Not so in India. Not one out of the ten thousands who danced in the streets had the slightest idea of the effects of a nuclear explosion on a civilian population. Except for the few bombs dropped on Vishakhapatnam and Madras during the Second World War and a handful in 1971, no Indian city has ever been bombed. For the average Indian citizen war is something to be fought out by the armies of the two countries in a remote part of his country. He has yet to realise that during the next exchange he and 9 million of his colleagues may possibly be wiped out if he is a resident of Bombay, New Delhi or Ahmedabad.

The Indian citizen may take one more thought with him to bed each night. If it was so easy to smuggle in RDX and set off a series of explosions in March 1993, will it be all that difficult to smuggle a small nuclear device into Bombay? Are Pakistan's bombs in secure hands and all accounted for?

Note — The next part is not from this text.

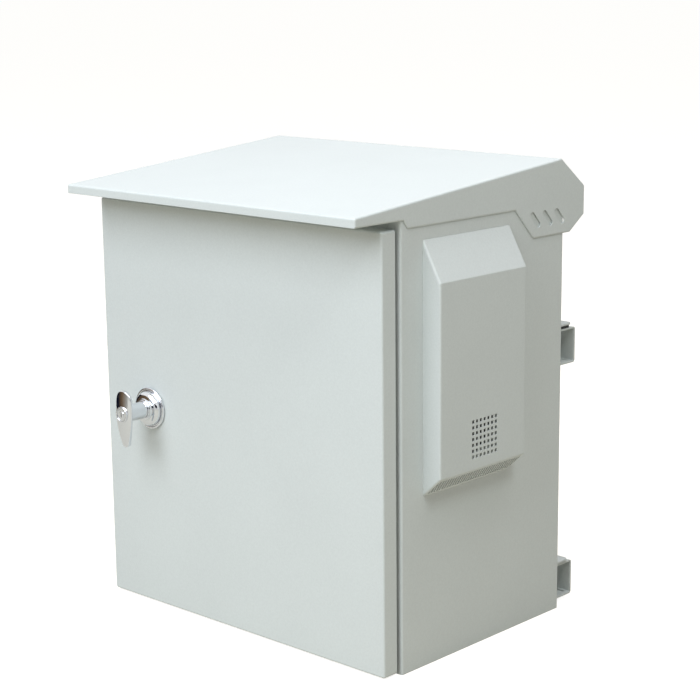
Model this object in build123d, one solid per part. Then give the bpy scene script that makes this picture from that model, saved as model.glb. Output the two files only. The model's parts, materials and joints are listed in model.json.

It will take a lot of education and time for this truth to sink in. But when it does and when we have a frightened but enlightened population it will make the nuclear weapons of both countries true deterrents. At that time we will be able to join the people of London, Paris, Berlin and Moscow who have been living with that fear for the past fifty years.

Fourteen years ago an American television movie, The Day After realistically brought out the aftereffects of a nuclear explosion over an American city. If the Indian government is serious about educating its people they can do no better than getting hold of that film, dubbing it in Hindi and making it compulsory viewing on prime time television. Only when public opinion is built up against any future war will nuclear weapons prove to be true deterrents.

In the meantime we can get down to drawing up a balance sheet of the aftereffects of the tests on both sides.

On the plus side there is no doubt that the nation's sagging morale has been restored, at least for the time being. People are proud of our scientific achievements and are prepared to pay any price for it. The economic sanctions can hardly have much of an effect on a country where more than 30 per cent are already poor.

Indian scientists have received a boost to their reputation. They have proved that they are capable of major technical achievements against tremendous odds and that too without resorting to subterfuge or theft from abroad. Having already proved the delivery systems it will be only a short step for them to put the bombs atop missiles.

Finally, taking the nuclear explosions to their logical conclusion, weaponisation may eventually lead to the beginning of serious talks between the two countries and hopefully to a treaty banning the first use of the weapons and a reduction in conventional forces. If that happens, it would indeed be a welcome result of the exercise of our nuclear option.

Economic sanctions on Pakistan should not be the cause of joy in India. Yet, in an indirect way it should benefit both countries. Senator Brown has already withdrawn his infamous amendment which helped Pakistan to get the P3 Orison aircraft and Harpoon missiles. It is now most unlikely that the F-16s will ever see Pakistani soil. This should also end any effort on the Indian side to match the acquisitions.

Furthermore, countries facing major economic difficulties are hardly likely to spend enormous amounts on arms purchases. Thus the sanctions may eventually lead to a temporary moratorium on arms purchases by both. Obviously we will have to pay a price for our effrontery. Eventual peace cannot be bought cheaply.

On the negative side we will have to pay both a political and economic price for our action. The response from the United States and European countries has been predictable. The condemnation and the sanctions are in inverse proportion to the economic stakes these countries have in India. Thus the response from France, Britain and Russia has been more restrained.

India is still a large arms procurer and these countries are still hoping to get a piece of the cake when the expected arms race between India and Pakistan takes place. Russia, which has sold Rs 100 billion worth of equipment to the Indian Air Force and the Navy during the last two years, expects to sell the aircraft carrier, the Admiral Gorshkov and Kilo class submarines in the near future.

For some strange reason we have alienated China. It is still not clear whether the defence minister's outburst was part of the game plan and if so why we had to justify our decision to go nuclear by invoking China. We have, for no real reason, destroyed the bridges we had been assiduously building with that country for the past twenty years.